You got to go outside.

To the theme park you already paid to enter, so that you could be on Double Dare.

At least runners-up got a home copy of the game, which, if they took it home and played and won, they could put away! And take an all-expenses-paid trip to their kitchen!

#2,338: Weiner

13th - ★★★☆☆
It's so refreshing, personally, to see a thought-through documentary, making deliberate choices in both style and substance. That said, it feels just a little bit like the movie the filmmakers intended to make, and then an extra chunk they didn't plan for, but felt obligated to include.

The Founder - ★★☆☆☆
Man, I was looking forward to this one for a while last year, but I think they forgot at least an act. I guess sometimes there's a reason you move a film to the movie release graveyard.

Snowden - ★★★☆☆
I thought that since I saw Citizenfour, I wasn't going to learn anything from this movie, but I did. I learned a lot about Ed Snowden. IF any of it's true!

Weiner - ★★★½☆
Man. This guy. Is it fair for us to be mad at someone about their addiction? Is there a followup special we can watch where someone confronts him about whether we can pin 45's presidency on him?

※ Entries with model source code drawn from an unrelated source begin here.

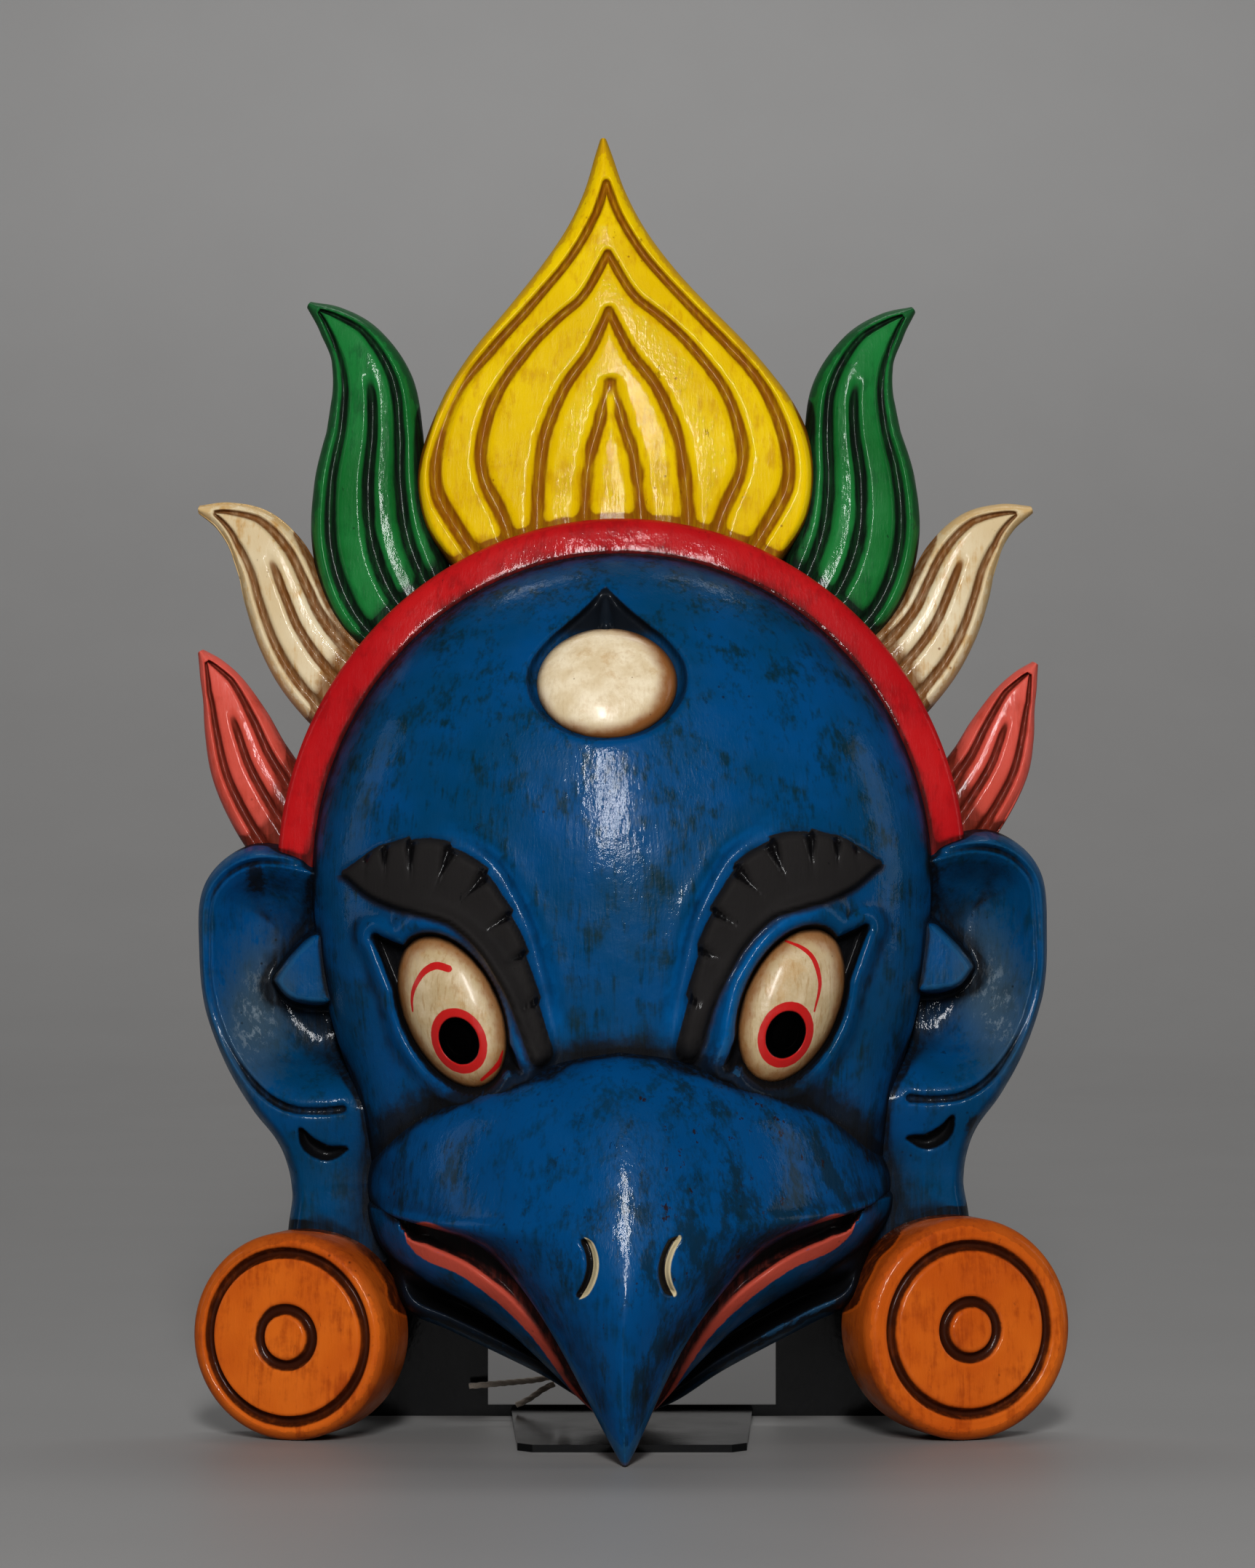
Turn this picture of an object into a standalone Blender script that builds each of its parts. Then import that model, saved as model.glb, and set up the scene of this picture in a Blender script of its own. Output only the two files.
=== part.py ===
"""A carved and painted wooden mask of a bird-faced deity, leaning on a bent sheet-steel stand.

The mask is drawn in its own plane first: x to the right, z up and d forward from its flat back, in
millimetres. to_world turns that into metres, with the block's small sideways lean and its tilt back
against the stand. Features of the right half are drawn once and mirrored.
"""

import math

import bmesh
import bpy
import numpy as np

MM = 0.001

# The block as a whole
SIDE_LEAN = math.radians(1.1)  # the carving leans to its right, the viewer's left
LEAN_PIVOT_Z = 7.0
TILT_BACK = math.radians(5.0)  # the mask leans back on the stand
FACE_SHIFT = -2.1  # the face's own middle line, beside the block's
CREST_UNEVEN = 1.7  # how much higher the left petals stand than the middle of the pair
CAD_VOXEL = 0.95
MASK_FACES = 8000

# The head
HEAD_WIDTH = 126.0
DRAWN_WIDTH = 126.0  # the head's width in the drawing that every outline below belongs to
HEAD_TOP = 178.0
HEAD_CENTRE_Z = 112.0
CHIN_Z = 3.5
HEAD_RIM_D = 20.0
HEAD_RISE = 36.0
HOLLOW_WALL = 12.0
HOLLOW_DEPTH = 38.0

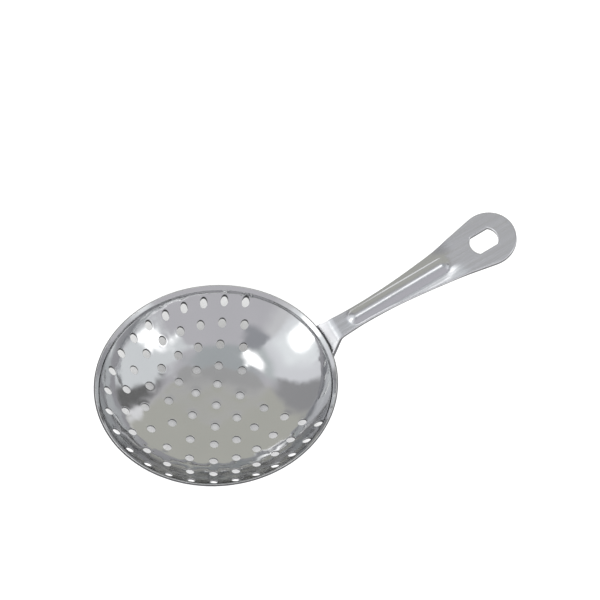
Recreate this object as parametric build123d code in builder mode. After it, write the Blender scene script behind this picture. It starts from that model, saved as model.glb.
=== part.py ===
"""Julep strainer: a perforated oval bowl with a pressed handle spot-welded behind its rim.

Millimetres. The origin is the centre of the rim plane, +Z is up out of the bowl,
and the handle runs along +X.
"""

import os
from math import asin, atan, cos, degrees, hypot, radians, sin, tan

from build123d import *

# ---- Bowl dimensions -------------------------------------------------------------------
RIM_HALF_WIDTH = 40.0  # centre to rim edge, across the handle
OVAL = 1.098  # bowl length over bowl width
BOWL_SHEET = 0.8
BOWL_DEPTH = 18.3  # rim plane to the inner floor
FLOOR_RADIUS = 10.6  # flat middle of the floor
DISH_RADIUS = 31.75  # arc from the floor up to the lip
DISH_END = 38.0  # radius at which the arc ends
LIP_FOOT = (38.3, -1.4)  # radius and height where the flared lip starts
LIP_EDGE = (39.37, 0)
LIP_FOOT_BEND = 1.0
DISH_END_BEND = 2.0

MIDDLE_HOLE = 3.2  # diameter
PATTERN_OVAL = 1.129
PATTERN_OFFSET = 1.36  # the pattern's centre, towards the handle
# Each ring: radius across the handle, holes in a full ring, how many of them are left
# out on the handle side, and the holes' diameter. Drawing the blank narrows the outer ones.
HOLE_RINGS = [
    (8.56, 6, 0, 3.2),
    (15.72, 12, 1, 3.15),
    (23.2, 18, 3, 3.1),
    (29.8, 24, 5, 2.95),
    (35.48, 30, 7, 2.75),
]

# ---- Handle dimensions -----------------------------------------------------------------
# Distances along the handle start above the bowl's end, at x = RIM_HALF_LENGTH.
HANDLE_SHEET = 2.0
HANDLE_RISE = 20.1  # degrees above the rim plane
HANDLE_HEIGHT = 2.98  # top face above the rim plane, produced back to the bowl's end
CREST = 3.2  # where the handle turns down to the rim
CREST_HALF_WIDTH = 4.3
NECK = (15, 3.88)  # distance along the handle and half-width there
MIDDLE = (35.5, 5.3)
SHOULDER = (55.1, 8.1)
END_CENTRE = 67.3
END_RADIUS = 10.4
END_FLANK = 11  # degrees that the sides spread by where they meet the round end
ROOT_TAPER = 5  # degrees that the sides draw in by at the crest

RISER_FOOT = (43.2, -2.3)  # side view: x and z where the riser meets the tab
TAB_END = (37.9, -8.7)
TAB_HALF_WIDTH = 6.8
FLARE_FOOT = -2.5  # where the riser has spread to the tab's width
TAB_REACH = -10.5  # just past the tab's end
CREST_BEND = 4.5
FOOT_BEND = 4.0

SLOT_CENTRE = 65.7
SLOT_RADIUS = 5.2
SLOT_WIDTH = 7.6  # between the two flats

RIB_HALF_WIDTH = 3.0
RIB_HEIGHT = 1.25
RIB_START = 9.1
RIB_END = 50.8

# ---- Spot weld dimensions --------------------------------------------------------------
WELD_DIAMETER = 3.0
WELD_SPACING = 8.4
WELD_POINT = (38.55, -6.9)  # side view: x and z on the bowl's inner face
WELD_IN_BOWL = 0.5  # how far each nugget reaches into each sheet
WELD_IN_TAB = 0.9

# ---- Derived dimensions ----------------------------------------------------------------
RIM_HALF_LENGTH = RIM_HALF_WIDTH * OVAL
RISE = radians(HANDLE_RISE)
RIB_RADIUS = (RIB_HALF_WIDTH**2 + RIB_HEIGHT**2) / (2 * RIB_HEIGHT)
RIB_AXIS_DEPTH = RIB_RADIUS - RIB_HEIGHT
HANDLE_PLANE = Plane(
    origin=(RIM_HALF_LENGTH, 0, HANDLE_HEIGHT),
    x_dir=(cos(RISE), 0, sin(RISE)),
    z_dir=(-sin(RISE), 0, cos(RISE)),
)


def along(distance):
    """Side view: the point of the handle's top face at a distance along it."""
    return (RIM_HALF_LENGTH + distance * cos(RISE), HANDLE_HEIGHT + distance * sin(RISE))


def dish_angle(radius):
    """Slope of the dish arc, before the bowl is stretched into its oval."""
    return asin((radius - FLOOR_RADIUS) / DISH_RADIUS)


def ring_points(radius, full_count, left_out):
    """Hole centres of one oval ring, with its gap in the middle of the handle side."""
    pitch = 360 / full_count
    first = pitch * (left_out + 1) / 2 if left_out else 0
    points = []
    for number in range(full_count - left_out):
        angle = radians(first + number * pitch)
        reach = radius / hypot(cos(angle) / PATTERN_OVAL, sin(angle))
        points.append((PATTERN_OFFSET + reach * cos(angle), reach * sin(angle)))
    return points


# ---- Bowl ------------------------------------------------------------------------------
dish_end_angle = dish_angle(DISH_END)
dish_end = (DISH_END, DISH_RADIUS * (1 - cos(dish_end_angle)) - BOWL_DEPTH)

with BuildPart() as drawn_bowl:
    with BuildSketch(Plane.XZ):
        # The inner face in section, from the middle of the floor out to the lip's edge.
        with BuildLine() as section:
            Line((0, -BOWL_DEPTH), (FLOOR_RADIUS, -BOWL_DEPTH))
            CenterArc(
                (FLOOR_RADIUS, DISH_RADIUS - BOWL_DEPTH),
                DISH_RADIUS,
                -90,
                degrees(dish_end_angle),
            )
            FilletPolyline(dish_end, LIP_FOOT, LIP_EDGE, radius=LIP_FOOT_BEND)
            kink = section.vertices().sort_by_distance((*dish_end, 0))[0]
            fillet(kink, DISH_END_BEND)
            offset(amount=BOWL_SHEET, side=Side.RIGHT)
        make_face()
    revolve(axis=Axis.Z)
    scale(by=(OVAL, 1, 1))
    with BuildSketch():
        with Locations((PATTERN_OFFSET, 0)):
            Circle(MIDDLE_HOLE / 2)
        for *ring, diameter in HOLE_RINGS:
            with Locations(*ring_points(*ring)):
                Circle(diameter / 2)
    extrude(amount=-2 * BOWL_DEPTH, mode=Mode.SUBTRACT)

# ---- Rib -------------------------------------------------------------------------------
rib_plane = HANDLE_PLANE.offset(-RIB_AXIS_DEPTH)
rib_middle = (RIB_START + RIB_END) / 2


def capsule_length(radius):
    """Overall length of a round-ended bar whose cap rises to the rib's two ends."""
    return RIB_END - RIB_START + 2 * (radius - RIB_HALF_WIDTH)


# The rib is the top of a round-ended bar that lies mostly below the handle's face.
with BuildPart() as rib_skin:
    with BuildSketch(rib_plane):
        with Locations((rib_middle, 0)):
            SlotOverall(capsule_length(RIB_RADIUS), 2 * RIB_RADIUS)
        split(bisect_by=Plane.XZ)
    revolve(axis=Axis(rib_plane.origin, rib_plane.x_dir))
    split(bisect_by=HANDLE_PLANE.offset(-HANDLE_SHEET))

# The sheet keeps its thickness, so a thinner bar is hollowed out of the underside.
with BuildPart() as rib_hollow:
    with BuildSketch(rib_plane):
        with Locations((rib_middle, 0)):
            SlotOverall(
                capsule_length(RIB_RADIUS - HANDLE_SHEET), 2 * (RIB_RADIUS - HANDLE_SHEET)
            )
        split(bisect_by=Plane.XZ)
    revolve(axis=Axis(rib_plane.origin, rib_plane.x_dir))

# ---- Handle ----------------------------------------------------------------------------
end_flank = radians(END_FLANK)
root_taper = radians(ROOT_TAPER)
flank_end = (
    END_CENTRE - END_RADIUS * sin(end_flank),
    END_RADIUS * cos(end_flank),
)

with BuildPart() as pressed_handle:
    # One strip of sheet, bent in side view: tab, riser and straight handle.
    with BuildSketch(Plane.XZ):
        with BuildLine():
            FilletPolyline(
                TAB_END,
                RISER_FOOT,
                along(CREST),
                along(END_CENTRE + 2 * END_RADIUS),
                radius=(FOOT_BEND, CREST_BEND),
            )
            offset(amount=HANDLE_SHEET, side=Side.RIGHT)
        make_face()
    extrude(amount=2 * END_RADIUS, both=True)
    # The strip's outline, seen square to the straight part.
    with BuildSketch(HANDLE_PLANE):
        with BuildLine():
            Polyline(
                (TAB_REACH, 0),
                (TAB_REACH, TAB_HALF_WIDTH),
                (FLARE_FOOT, TAB_HALF_WIDTH),
                (CREST, CREST_HALF_WIDTH),
            )
            Spline(
                (CREST, CREST_HALF_WIDTH),
                NECK,
                MIDDLE,
                SHOULDER,
                flank_end,
                tangents=(
                    (cos(root_taper), -sin(root_taper)),
                    (cos(end_flank), sin(end_flank)),
                ),
            )
            RadiusArc(flank_end, (END_CENTRE + END_RADIUS, 0), END_RADIUS)
            mirror(about=Plane.XZ)
        make_face()
    extrude(amount=4 * END_RADIUS, both=True, mode=Mode.INTERSECT)
    # Hang slot: a round hole with two flats along the handle.
    with BuildSketch(HANDLE_PLANE):
        with Locations((SLOT_CENTRE, 0)):
            Circle(SLOT_RADIUS)
            Rectangle(2 * SLOT_RADIUS, SLOT_WIDTH, mode=Mode.INTERSECT)
    extrude(amount=2 * HANDLE_SHEET, both=True, mode=Mode.SUBTRACT)
    add(rib_skin.part)
    add(rib_hollow.part, mode=Mode.SUBTRACT)
    # The tab is pressed against the bowl's wall.
    add(drawn_bowl.part, mode=Mode.SUBTRACT)

# ---- Spot welds ------------------------------------------------------------------------
weld_slope = atan(tan(dish_angle(WELD_POINT[0] / OVAL)) / OVAL)
outward = Vector(sin(weld_slope), 0, -cos(weld_slope))
weld_base = Vector(WELD_POINT[0], 0, WELD_POINT[1]) + outward * (BOWL_SHEET - WELD_IN_BOWL)

with BuildPart() as spot_welds:
    with BuildSketch(Plane(origin=weld_base, x_dir=(0, 1, 0), z_dir=outward)):
        with GridLocations(WELD_SPACING, 0, 2, 1):
            Circle(WELD_DIAMETER / 2)
    extrude(amount=WELD_IN_BOWL + WELD_IN_TAB)

with BuildPart() as bowl:
    add(drawn_bowl.part)
    add(spot_welds.part, mode=Mode.SUBTRACT)

with BuildPart() as handle:
    add(pressed_handle.part)
    add(spot_welds.part, mode=Mode.SUBTRACT)

# ---- Files -----------------------------------------------------------------------------
os.makedirs("parts", exist_ok=True)
bowl.part.label = "bowl"
export_step(bowl.part, "parts/bowl.step")
handle.part.label = "handle"
export_step(handle.part, "parts/handle.step")
spot_welds.part.label = "spot_welds"
export_step(spot_welds.part, "parts/spot_welds.step")
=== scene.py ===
"""Julep strainer: the polished bowl and satin handle, in a plain white studio."""

import bpy
import numpy as np
from mathutils import Matrix, Vector
from mathutils.geometry import delaunay_2d_cdt


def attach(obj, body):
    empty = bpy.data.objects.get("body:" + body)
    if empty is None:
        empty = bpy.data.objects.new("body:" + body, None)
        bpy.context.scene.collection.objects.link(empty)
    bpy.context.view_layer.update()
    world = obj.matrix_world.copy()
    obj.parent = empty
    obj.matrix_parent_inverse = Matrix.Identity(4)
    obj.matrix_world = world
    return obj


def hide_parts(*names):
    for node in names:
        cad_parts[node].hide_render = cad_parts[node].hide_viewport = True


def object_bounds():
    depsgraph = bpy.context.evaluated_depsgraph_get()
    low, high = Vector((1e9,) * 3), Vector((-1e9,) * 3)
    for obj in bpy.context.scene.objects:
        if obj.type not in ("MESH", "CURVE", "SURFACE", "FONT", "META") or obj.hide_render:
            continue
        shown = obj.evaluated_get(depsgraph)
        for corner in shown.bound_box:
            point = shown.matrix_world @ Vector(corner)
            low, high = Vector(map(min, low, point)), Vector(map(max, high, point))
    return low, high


MM = 0.001

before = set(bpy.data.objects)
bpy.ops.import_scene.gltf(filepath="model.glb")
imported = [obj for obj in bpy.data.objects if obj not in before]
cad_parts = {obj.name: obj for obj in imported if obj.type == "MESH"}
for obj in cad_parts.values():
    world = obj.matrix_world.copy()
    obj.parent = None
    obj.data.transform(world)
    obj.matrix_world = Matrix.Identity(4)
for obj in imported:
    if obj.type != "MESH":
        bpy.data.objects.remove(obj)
cad_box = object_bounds()

# ---- Sizes, in millimetres -------------------------------------------------------------
# They follow the CAD part's. Only the tab differs a little: the CAD part cuts it to the
# bowl's wall, and here it is bent along the wall and spreads in a curve.
RIM_HALF_WIDTH = 40.0
OVAL = 1.098
BOWL_SHEET = 0.8
BOWL_DEPTH = 18.3
FLOOR_RADIUS = 10.6
DISH_RADIUS = 31.75
DISH_END = 38.0
LIP_FOOT = (38.3, -1.4)
LIP_EDGE = (39.37, 0)
LIP_FOOT_BEND = 1.0
DISH_END_BEND = 2.0
MIDDLE_HOLE = 3.2
PATTERN_OVAL = 1.129
PATTERN_OFFSET = 1.36
# Each ring: radius, holes in a full ring, how many are left out, and their diameter.
HOLE_RINGS = [
    (8.56, 6, 0, 3.2),
    (15.72, 12, 1, 3.15),
    (23.2, 18, 3, 3.1),
    (29.8, 24, 5, 2.95),
    (35.48, 30, 7, 2.75),
]

HANDLE_SHEET = 2.0
HANDLE_RISE = np.radians(20.1)
HANDLE_HEIGHT = 2.98
CREST = 3.2
CREST_HALF_WIDTH = 4.3
NECK = (15, 3.88)
MIDDLE = (35.5, 5.3)
SHOULDER = (55.1, 8.1)
END_CENTRE = 67.3
END_RADIUS = 10.4
END_FLANK = np.radians(11)
ROOT_TAPER = np.radians(5)
RISER_FOOT = (43.2, -2.3)
TAB_END = (38.0, -8.8)
TAB_HALF_WIDTH = 6.8
TAB_CORNER = 1.5
CREST_BEND = 4.5
FOOT_BEND = 4.0
SLOT_CENTRE = 65.7
SLOT_RADIUS = 5.2
SLOT_HALF_WIDTH = 3.8
RIB_HALF_WIDTH = 3.0
RIB_HEIGHT = 1.25
RIB_START = 9.1
RIB_END = 50.8
WELD_HALF_SPACING = 4.2

RIM_HALF_LENGTH = RIM_HALF_WIDTH * OVAL

# ---- Curve and mesh helpers ------------------------------------------------------------
MERGE_DISTANCE = 1e-7  # points closer together than this would become one


def smoothstep(low, high, value):
    """0 below low, 1 above high, and a smooth rise between them."""
    share = np.clip((value - low) / (high - low), 0, 1)
    return share * share * (3 - 2 * share)


def around(radius, turn):
    """Plane points at a radius and a turn in radians."""
    return np.stack([radius * np.cos(turn), radius * np.sin(turn)], axis=1)


def ring(centre, radius, count, clockwise=False):
    """A closed loop of evenly spaced points on a circle."""
    turn = np.arange(count) * 2 * np.pi / count * (-1 if clockwise else 1)
    return np.asarray(centre) + around(radius, turn)


def unit(vectors):
    """Rows of vectors, each made one long."""
    return vectors / np.linalg.norm(vectors, axis=1, keepdims=True)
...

In any other political generation to date, I bet he would have just been a well-liked and effective public servant.

#2,334: Land of Mine

Green Room - ★★★½☆
I liked this a lot more than Blue Ruin. Can't wait to see what color they make next!

Whiskey Tango Foxtrot - ★★½☆☆
What makes this movie feel weird is the scenes that are written, but not shot, like a comedy. That and and all the plot someone crammed into the third act.

La La Land - ★★★☆☆
Really put this one off for a while, even though I liked Whiplash, because all of the buzz was making it feel like homework. It's really showy. If we play the Oscar™ best = most game, I think this wins for Most Directing.

Land of Mine - ★★★★☆
A good name for this movie would be "Dane-gerous Mines"

(That's a terrific joke, for a terrific movie. My pick for the foreign film Oscar™.)